Autopsy Digital Forensics Course

Sunday , 12, April 2020

The makers of Autopsy and The Sleuth Kit forensic software are offering their Autopsy training course for a month for all those of us who are staying at home due to Covid-19. The course is from Basis Technology and the offer ends on May 15th. Go here for details: https://autopsy.com/support/training/covid-19-free-autopsy-training/

Autopsy is a general purpose toolkit for digital forensic investigations. It provides a GUI for their Sleth Kit software and other software, and is extensible via modules. The nice thing about Autopsy is the ability to automate the process of churning through and organizing large amounts of data like images from laptops and smartphones.

Basically you feed Autopsy data from disk images and let it parse through the files and then feed the results through modules to analyze. You end up with file and data -centric views of the source, or communications-based views of the data, or a chronological timeline of events and activity.

The latest version has apparently added the ability to work as teams, using a shared central repository, and that collborative capability has been integrated into many of the basic functions of the software.

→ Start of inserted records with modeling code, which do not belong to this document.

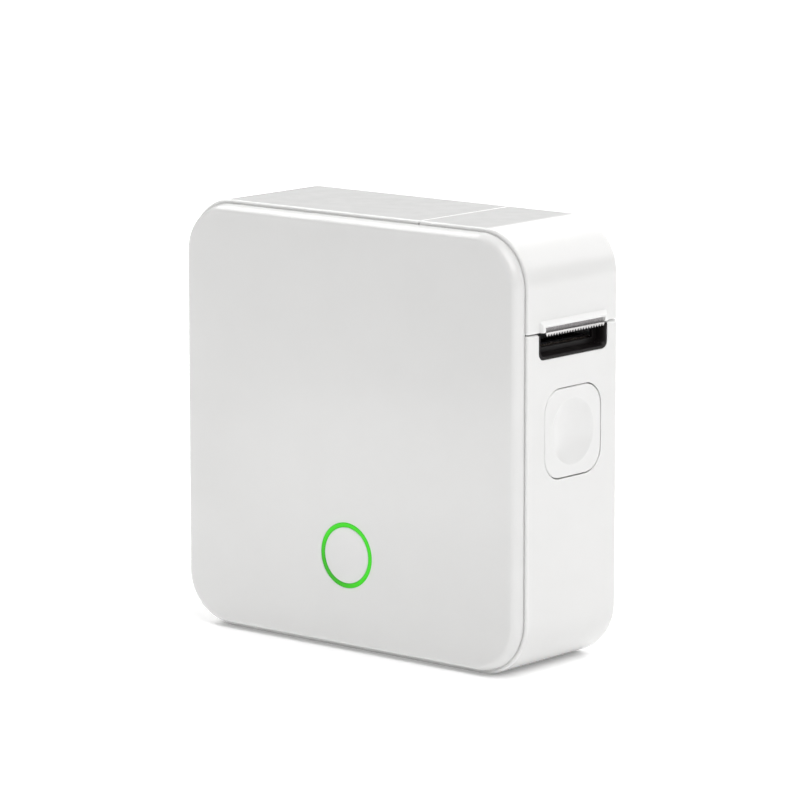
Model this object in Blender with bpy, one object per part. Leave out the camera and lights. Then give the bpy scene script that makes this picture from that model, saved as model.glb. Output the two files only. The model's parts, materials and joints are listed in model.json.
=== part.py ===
"""Pocket thermal label printer: a slim square case with a corner lid, built for Blender 4.5.

Units are metres. X runs to the outlet side, Y to the back and Z up. The origin is the
middle of the footprint on the surface that the printer stands on.
"""

import math

import bmesh
import bpy
from mathutils import Matrix, Vector

MM = 0.001

# Outer case
WIDTH = 80.0 * MM
HEIGHT = 80.0 * MM
DEPTH = 28.0 * MM
CORNER = 10.35 * MM
COVER_PROUD = 2.35 * MM
LEDGE = 0.72 * MM
COVER_ROUND = 1.33 * MM
REAR_ROUND = 0.6 * MM
WALL = 1.6 * MM
LID_WALL = 1.8 * MM
GAP = 0.3 * MM

FRONT = -DEPTH / 2
BACK = DEPTH / 2
BAND_FRONT = FRONT + COVER_PROUD
COVER_BACK = BAND_FRONT - GAP
COVER_POCKET = FRONT + WALL
REAR_INSIDE = BACK - WALL
BAND_MIDDLE = (BAND_FRONT + BACK) / 2
SIDE = WIDTH / 2

# Lid and its hinge
SEAM_X = 15.4 * MM
SEAM_Z = 61.7 * MM
PIN_DEPTH = 2.1 * MM
PIN_RADIUS = 0.6 * MM
PIN_HOLE = 0.68 * MM
END_RADIUS = 3.04 * MM
END_GAP = 0.25 * MM
HUB_INSET = 0.08 * MM
EAR_RADIUS = 1.25 * MM
KNUCKLE_RADIUS = 1.9 * MM
PIN_Z = HEIGHT - PIN_DEPTH
PIN_X = SEAM_X + math.sqrt((END_RADIUS + END_GAP) ** 2 - PIN_DEPTH**2)
LID_LOW = SEAM_Z + GAP

# Outlet, hood and tear blade
SLOT_HALF = 9.8 * MM
SLOT_LOW = 57.0 * MM
SLOT_CORNER = 1.3 * MM
HOOD_HALF = 9.33 * MM
HOOD_TOP = 64.0 * MM
HOOD_PROUD = 0.55 * MM
HOOD_BEVEL = 0.5 * MM
BLADE_HALF = 8.35 * MM
BLADE_TOP = 62.75 * MM
BLADE_LOW = 61.65 * MM
BLADE_TEETH = 22
TOOTH_LENGTH = 0.45 * MM

# Release button
BUTTON_Z = 43.3 * MM
BUTTON_SIZE = 16.0 * MM
BUTTON_CORNER = 4.3 * MM
BUTTON_GAP = 0.2 * MM
DISH_RADIUS = 6.0 * MM
DISH_DEPTH = 0.9 * MM

# Power button and its light ring
POWER_Z = 17.8 * MM
RING_OUTER = 6.05 * MM
RING_INNER = 5.17 * MM
RING_GAP = 0.15 * MM

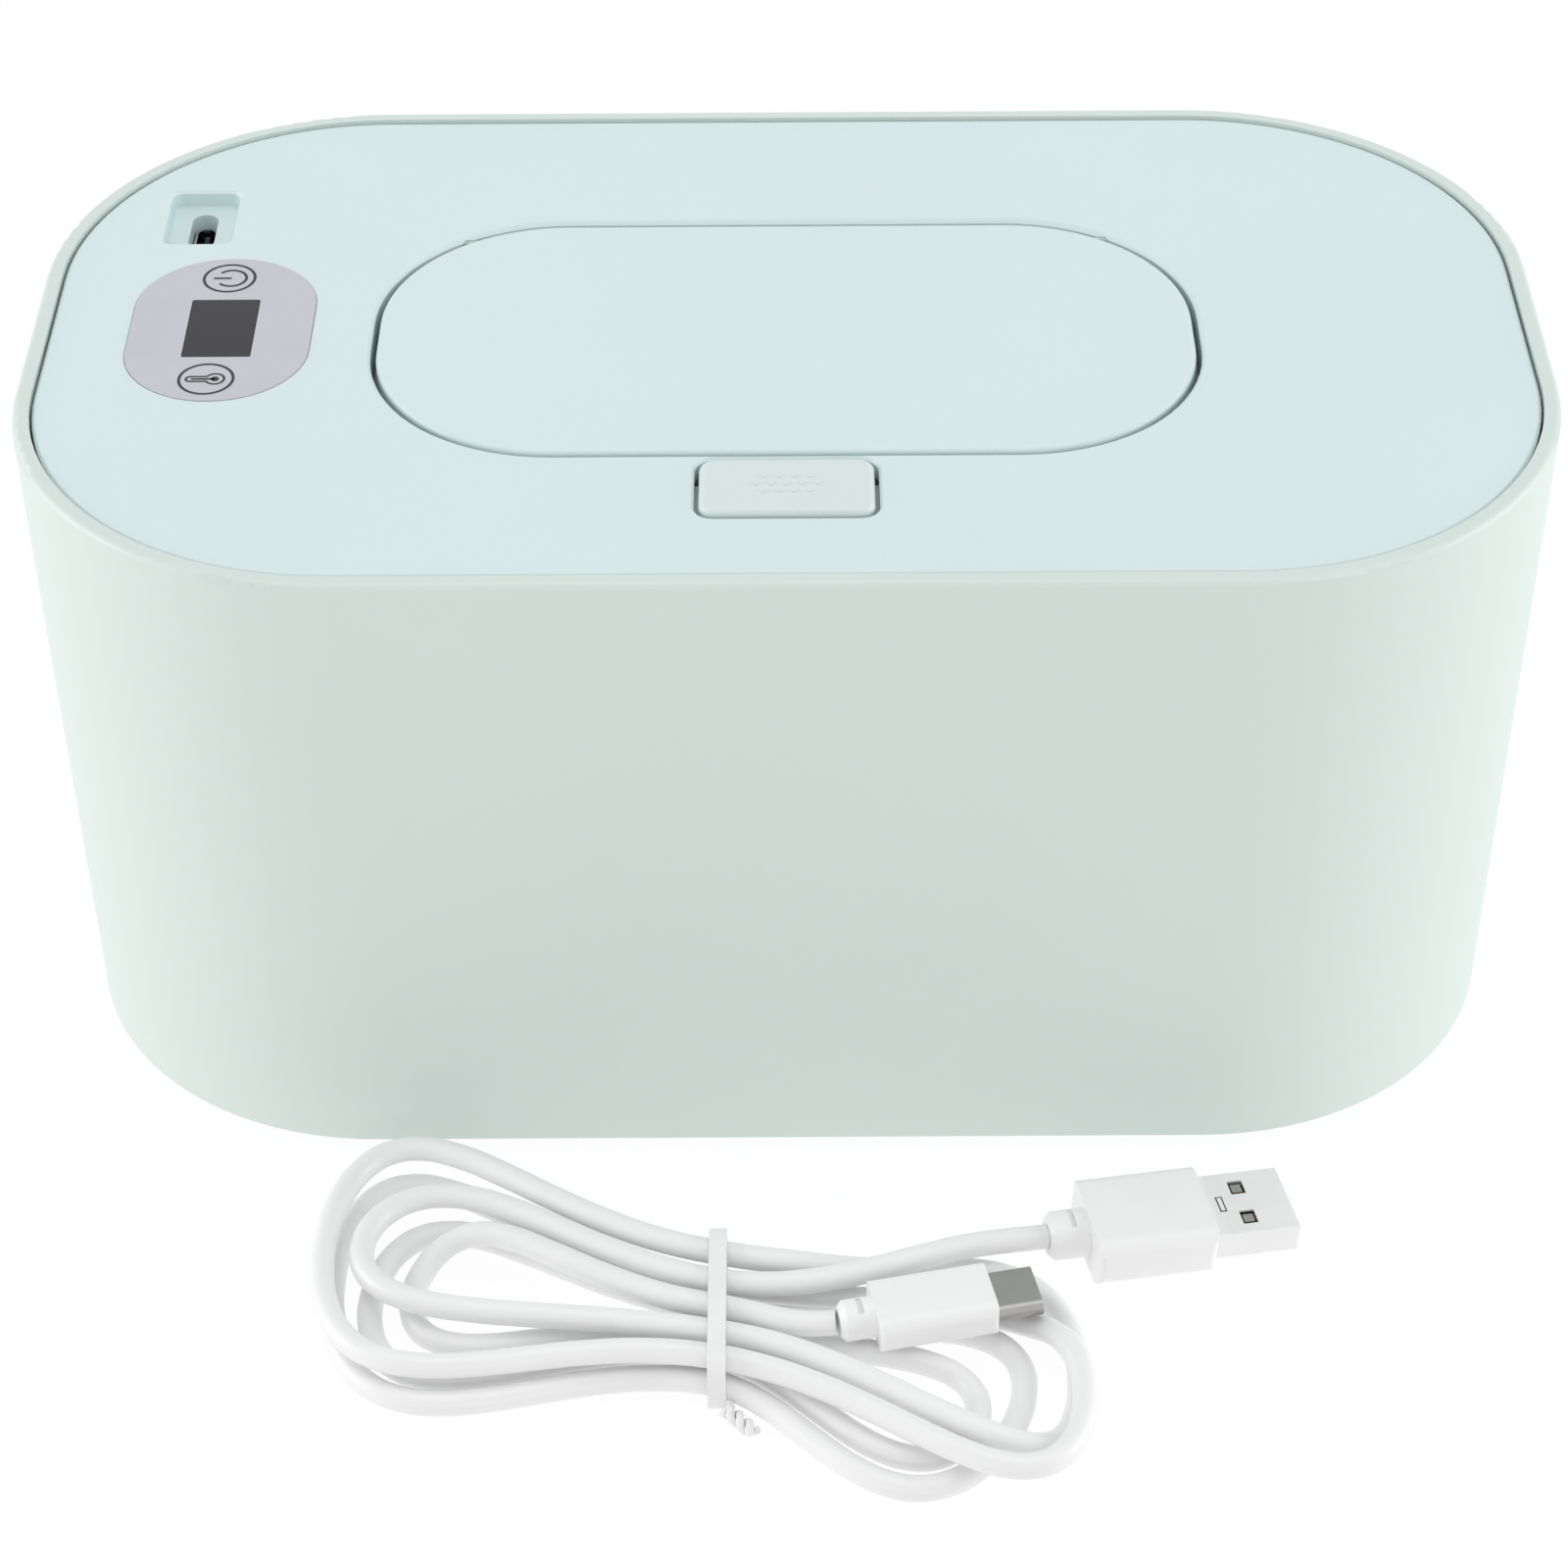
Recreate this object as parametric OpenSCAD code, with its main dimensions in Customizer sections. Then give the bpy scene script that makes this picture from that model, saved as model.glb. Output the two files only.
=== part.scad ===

This is probably a huge deal for organizations with large enough teams to have specialization, that can now have people working on their individual areas of expertise. Best of all it’s free, although osme 3rd party modules are not, and the company offers paid support for corporate customers.

There’s no telling how many pieces of FOSS utilities Autopsy uses under the hood, but it covers most of the bases. In the course I saw mentions of regripper, photorec and more, but also they have added custom code for some parts where nothing quite fit the goals for a particular part of the system.

I didn’t see any ability to handle IoS device images like iPhones, and that’s an issue. A philosophical complaint I have is that it’s written in Java, which I try to keep off my machines. A better way to get platform cross-compatibility of course, is to be web-based like this tool used to be. In fact, forensic-oriented linux distros come with the old web-based version 2.x installed by default. Those did not support using a central repository, so it’s not a viable alternative for many teams.

All in all, I was quite happy to learn about this product, which has changed substantially from the version I had installed. I must comment too that the training course was very well done. As someone who used to create online training for a living take my word for it! There are sample files that go with the course too, so you can try the concepts that are explained in the course. I encourage anyone who is interested to try it today!